'Lysistrata Jones': War isn't the topic

In this image released by The Hartman Group, Patti Murin, center, performs with the cast of "Lysistrata Jones" at the Walter Kerr Theatre in New York. Credit: AP
In 411 B.C., Aristophanes wrote a comedy called "Lysistrata," about women refusing to have sex with their men until they negotiate an end to the war.
Seemingly dedicated to the inexplicable notion that we have no nasty wars on our bubbleheaded minds, Broadway lunges to fill that empty space with "Lysistrata Jones" -- a musical comedy about cheerleaders refusing to have sex until the college basketball team wins a game.
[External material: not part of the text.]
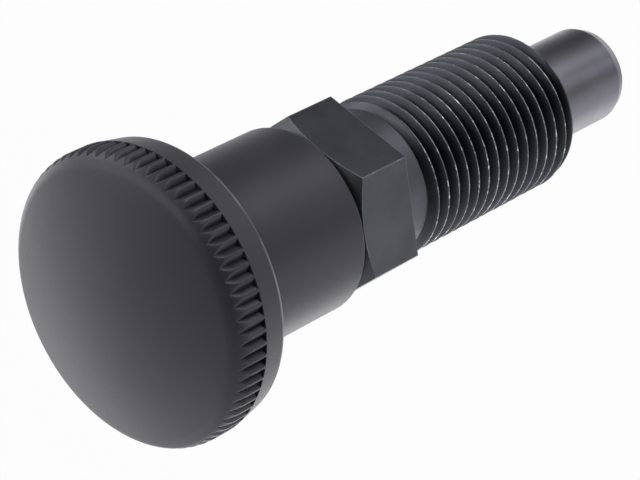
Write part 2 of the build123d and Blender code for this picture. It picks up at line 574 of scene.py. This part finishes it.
def threaded_body(settings):
    """The steel body as one skin, from the bore's mouth over the thread to the neck."""
    angles = corner_angles()
    low, top = body_low.z, body_high.z
    high = seat_height - settings.relief_width
    pin_bore = pin_high.x + pin_clearance
    stem_bore = stem_radius + stem_clearance
    seat_fillet = 0.25 * mm
    relief_start = high + 0.02 * mm
    relief_held = high + 0.08 * mm
    relief_top = seat_height - 0.1 * mm
    corner_degrees = 0.31
    hex_top = seat_height + settings.hex_height
    slope = tan(settings.chamfer_angle)
    soft = settings.edge_rounding
    corner_rounding = 1.4 * soft
    neck_fillet = 2 * soft
    flat = across_flats / 2
    reach = hexagon_reach(angles, flat, corner_rounding)
    corner = np.abs(np.degrees(angles) % 60 - 30) < corner_degrees
    end = turn(
        rounded(
            [
                (pin_bore, low + bore_mouth, 0),
                (pin_bore + bore_mouth, low, soft),
                (thread_radius - settings.end_chamfer, low, 0),
            ]
        ),
        angles,
    )
    thread = thread_rings(settings, angles, low, high)
    columns = []
    for at, side, cornered in zip(angles, reach, corner):
        bevel = hex_top - (side - settings.top_face_radius) * slope
        profile = rounded(
            [
                (settings.relief_radius, relief_start, 0),
                (settings.relief_radius, relief_held, 0),
                (settings.relief_radius, seat_height, seat_fillet),
                (side, seat_height, soft),
                (side, bevel, soft),
                (settings.top_face_radius, hex_top, soft),
                (settings.neck_radius, hex_top, neck_fillet),
                (settings.neck_radius, top - settings.neck_bevel, soft),
                (settings.neck_radius - settings.neck_bevel, top, soft),
                (stem_bore + bore_mouth, top, soft),
                (stem_bore, top - bore_mouth, 0),
                (stem_bore, spring_high.z, 0),
                (pin_bore, spring_high.z, 0),
                (pin_bore, low + bore_mouth, 0),
            ]
        )
        out, up, wear = profile[:, 0], profile[:, 1], profile[:, 2]
        on_side = np.abs(up - (seat_height + bevel) / 2) <= (bevel - seat_height) / 2
        on_side &= out >= settings.top_face_radius
        wear[on_side] = np.maximum(wear[on_side], cornered)
        wear[out < settings.top_face_radius - soft] = 0
        # Painted light on the plain neck.
        wear[up < relief_top] = painted_light_on_relief
        wear[up > relief_top] *= settings.edge_wear
        columns.append(turn(profile, np.array([at]))[:, 0])
    upper = np.stack(columns, axis=1)
    return skin("threaded_body_finish", np.concatenate([end, thread, upper]), True)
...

Don't get me started. I missed the upbeat show with the repugnant concept last summer when the Transport Group had a successful run with it downtown in a hip church gym. Transferred now to Broadway, the thing proves to be as trivializing and demeaning as it sounded. Worse -- in terms of entertainment, if not message -- this is also ludicrous, busy and unrelentingly dull.
The title character, aka Lyssie J., is played by Patti Murin with all the perkiness of Olivia Newton-John in a teensy skirt. She rallies her hard-partying female classmates at Athens U. to deny the frat-boy team their "woo" (I warned you) until a 32-year losing streak ends. In Douglas Carter Beane's witless script with its broad winks at Aristophanes, Lyssie means to make the guys passionate about something and, like Susan B. Anthony, no kidding, "change the world."
"If you are giving up, then I am not giving it up," goes one of Lewis Flinn's songs, which are all about the same thing because, face it, the show isn't about anything else. There is a lame nod toward two smart kids (Lindsay Nicole Chambers, Jason Tam) in the library, but they mostly get popular by acting as stupid as the in-crowd. When the smart girl makes a quip to the team captain-closet romantic poet (Josh Segarra), the fellow retorts, "Nothing is over my head because I am really tall."
Best (by which I mean worst) of all, the girls go "talk to a whore" to learn how to tease their apathetic men. The head hooker is Broadway's requisite large black woman (Liz Mikel), who also doubles as the high-decibel Greek chorus.
Director-choreographer Dan Knechtges keeps the energetic actors bumping, grinding and hip-hopping around the basketball-court set, where they also make a few baskets. This is not the same as making points.
WHAT "Lysistrata Jones"
WHERE Walter Kerr Theatre, 219 W. 48th St.